Careful planning and clear objectives are needed to ensure restoration projects can achieve their targets with the funds allocated but they often involve numerous and diverse stakeholders who have different objectives, values and expectations.

A paper published in Restoration Ecology, led by Luc Hoffmann Institute Fellow Angela Guerrero, shows how conservation projects can make use of a formal decision support framework called structured decision making (SDM). This helps to integrate the values and preferences of multiple stakeholders for more effective and sustainable decisions.

Using a case of ecological restoration in southeast Queensland, Australia, Guerrero and colleagues demonstrate the approach using a combination of stakeholder surveys, workshops, specific steps for setting objectives and a mechanism for capturing different stakeholder values.

At the core of the approach is the ‘why is that important?’ test used to help separate fundamental aims from a much broader list of methods, process and strategic objectives.

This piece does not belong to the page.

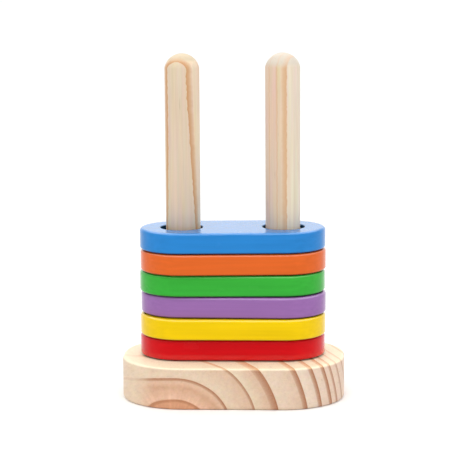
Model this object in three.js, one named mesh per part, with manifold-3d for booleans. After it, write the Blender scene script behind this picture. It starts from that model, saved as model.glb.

The SDM process has helped clarify the fundamental outcomes that matter in deciding how to allocate funds and establish objectives that are transparent and inclusive. The team has also compiled critical new information on the costs and timeframes required to recover vegetation across different ecosystems and locations. This will guide future management decisions about where to undertake restoration work in an environment where there are competing priorities, it is not possible to do everything at once and there are aspirations to maximise return on investment.

Since the workshops, our research team has been working with the City of Gold Coast local government to develop a new decision support tool to help allocate funds for vegetation recovery across approximately 800 conservation parks, covering 12,000 hectares. We hope this experience can be used to guide restoration efforts elsewhere,” Guerrero explains.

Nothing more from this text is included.